Anyone who thinks Biles should “suck it up” and just compete even though she is not feeling up to it should absolutely read the Elena Mukhina link that nearwildheaven posted.
Ok, maybe I misspoke in saying I didn’t grok the logic, what I meant is I don’t grok the arbitrariness of it. To me, the difference of running 400m but relay seems less consequential than completely changing your orientation in the water.
But anyway, none of this matters, people are going to disagree on which sports are the most interesting, or most valid, and I guess we’re not going to get anywhere with this.
Coming from my perspective that swimming is 8 splashes moving at slightly different speeds and the long term squeeze being a representative level swimmer this 1st world issue causes considerable angst in the PT household.
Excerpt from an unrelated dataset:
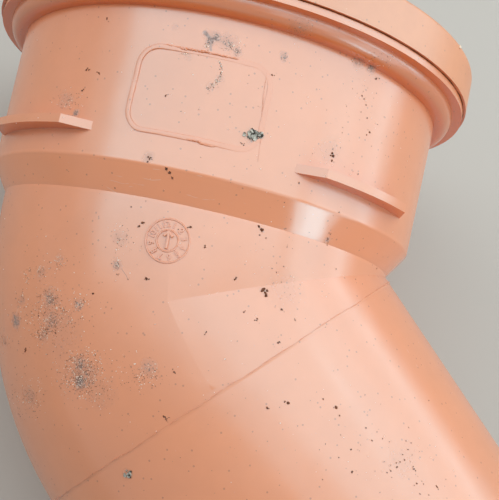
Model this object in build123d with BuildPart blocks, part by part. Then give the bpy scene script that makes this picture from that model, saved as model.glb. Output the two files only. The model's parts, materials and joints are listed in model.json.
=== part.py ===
# A 45 degree drain bend for 110 mm pipe: a push-fit socket at one end and a plain spigot at the other.
# It is drawn with its origin where the axes of the socket and the spigot meet, +Y out of the socket's mouth,
# +X on the inner side of the bend and +Z square to the plane of the bend. At the end it is laid down as it lies
# on a level floor: on its spigot and the rim of its cap, with -Y along the spigot, the floor at Z = 0 and the
# origin in the middle of the space that it takes up. Millimetres.
import os
from math import acos, asin, atan, cos, hypot, radians, sin, sqrt, tan

from build123d import *

# Driving dimensions of the pipe run
BEND_ANGLE = 45.0
PIPE_R = 55.0  # outside of the pipe and of the spigot, 110 mm across
SPIGOT_WALL = 3.2
BODY_WALL = 3.8  # the elbow is thicker than the spigot
CROTCH = 0.2  # how much the swept bend radius is over the pipe's radius, at the sharp inner corner
SPIGOT_LENGTH = 77.1  # from the end of the elbow's curve to the tip
SPIGOT_CHAMFER_LENGTH = 6.0
SPIGOT_CHAMFER_ANGLE = 15.0
BORE_STEP = 2.0  # the slope in the waterway from the elbow's wall to the spigot's
WITNESS_PLACE = 1.2  # from the end of the elbow's curve to the crest of the line where the mould's halves meet
WITNESS_RAMP = 1.1
WITNESS_FALL = 0.6
WITNESS_HEIGHT = 0.15

# Driving dimensions of the socket, from the elbow to the mouth
SHOULDER_SETBACK = 0.1  # plain pipe between the elbow's curve and the shoulder
SHOULDER_LENGTH = 6.8
SOCKET_CLEARANCE = 0.4  # all round a pushed-in pipe
SOCKET_WALL = 4.1
SOCKET_DRAFT = 0.6  # how much wider the socket is where the bulge starts
SOCKET_LENGTH = 36.8  # from the shoulder to the bulge
PIPE_STOP_LENGTH = 4.7  # the slope that stops the pushed-in pipe
BULGE_STEP = 1.3  # the flat foot of the bulge, square to the socket
BULGE_ROUND = 3.3
FLANGE_THICKNESS = 1.7
FLANGE_OVERHANG = 2.6  # how far the flange stands out from the bulge
SHOULDER_ROUND = 1.2

# Driving dimensions of the seal chamber, the clip-on cap and the ring
BULGE_WALL = 3.1  # between the seal chamber and the bulge's widest place
CHAMBER_DEPTH = 3.0  # below the flange's face
SEAM = 0.2  # the gap between the flange and the cap
CAP_OVERHANG = 0.8  # how far the cap stands out from the flange
CAP_LENGTH = 10.5
CAP_WALL = 2.2
CAP_ROUND = 1.5
CAP_MOUTH_CLEARANCE = 0.8  # wider than the socket's bore
CAP_LEAD_IN = 0.9
COLLAR_CLEARANCE = 0.25
COLLAR_WALL = 1.8
COLLAR_REACH = 1.8  # how far the collar goes down into the body
SNAP_HEIGHT = 0.5
SNAP_WIDTH = 1.0
SEAL_CLEARANCE = 0.1
SEAL_WALL = 1.6
SEAL_FOOT_WIDTH = 1.6
SEAL_FOOT_LENGTH = 4.0
LIP_CLEARANCE = 0.2  # between the pressed-back lip and the pipe
LIP_THICKNESS = 1.3
LIP_PLACE = 3.4  # the lip's edge, below the ring's upper face

# Driving dimensions of the grip ribs
RIB_PLACE = 5.9  # from the top of the shoulder to the rib's lower face
RIB_THICKNESS = 2.1
RIB_HEIGHT = 4.5
RIB_NEAR = 23.7  # foot of the ramp, across from the middle of the socket
RIB_RAMP = 7.6
RIB_LENGTH = 28.8  # from the foot of the ramp to the square end

# Places that follow from them
half_turn = radians(BEND_ANGLE / 2)
leg_direction = Vector(sin(radians(BEND_ANGLE)), -cos(radians(BEND_ANGLE)), 0)
across_leg = Vector(cos(radians(BEND_ANGLE)), sin(radians(BEND_ANGLE)), 0)  # to the inner side of the bend
mitre_plane = Plane(origin=(0, 0, 0), x_dir=(0, 0, 1), z_dir=(-sin(half_turn), cos(half_turn), 0))
elbow_reach = (PIPE_R + CROTCH) * tan(half_turn)
spigot_end = elbow_reach + SPIGOT_LENGTH
body_bore_r = PIPE_R - BODY_WALL
spigot_bore_r = PIPE_R - SPIGOT_WALL
witness_crest = elbow_reach + WITNESS_PLACE
socket_bore_r = PIPE_R + SOCKET_CLEARANCE
socket_r = socket_bore_r + SOCKET_WALL
socket_top_r = socket_r + SOCKET_DRAFT
bulge_r = socket_top_r + BULGE_STEP + BULGE_ROUND
flange_r = bulge_r + FLANGE_OVERHANG
chamber_r = bulge_r - BULGE_WALL
shoulder_start = elbow_reach + SHOULDER_SETBACK
shoulder_end = shoulder_start + SHOULDER_LENGTH
stop_start = shoulder_end - PIPE_STOP_LENGTH
bulge_start = shoulder_end + SOCKET_LENGTH
flange_start = bulge_start + BULGE_ROUND
flange_face = flange_start + FLANGE_THICKNESS
chamber_floor = flange_face - CHAMBER_DEPTH
collar_tip = flange_face - COLLAR_REACH
cap_start = flange_face + SEAM
cap_end = cap_start + CAP_LENGTH
cap_ceiling = cap_end - CAP_WALL
cap_r = flange_r + CAP_OVERHANG
cap_mouth_r = socket_bore_r + CAP_MOUTH_CLEARANCE
collar_r = chamber_r - COLLAR_CLEARANCE
collar_bore_r = collar_r - COLLAR_WALL
overlap = 1.0  # how far one body reaches into the next before they are fused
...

I expect most of you might recall back many many moons ago at the school swimming carnivals where the same guy in your age group won every swimming disciple over every distance. Their sister did also, as with the younger brother. The same family wins almost every event in the entire carnival.
To an alarmingly similar extent, the same with the Olympics.
With swimming, one guy can win the fucking lot.
On the track and field, the guy who wins the 100m is not the same guy who wins the 110m hurdles. No guy who makes the 100m final tries to win the 400m. The guy who wins the 3000m steeple doesn’t finish on the podium for the 5000m. No guy who runs attempts the walk. The hammer, shot put, discus and javelin are won by different guys with profoundly different build, skills and attributes.
Wait, really? Has this every happened, even taking into account exaggeration? Like the same swimmer winning the 1500m and the 100m? I’d like to see some evidence of that.
???
Google Mark Spitz, or Michael Phelps
At one stage Shane Gould held every women’s freestyle world record from 100m to 1,500m
There wasn’t a 50m world record at the time, but she was still the world’s fastest at that too.
A couple of swimmers at Tokyo have the prospect of winning medals in 8-10 events.
Exceptional athletes, no doubt but just fortunate to have a lot of Olympic events within their skill set.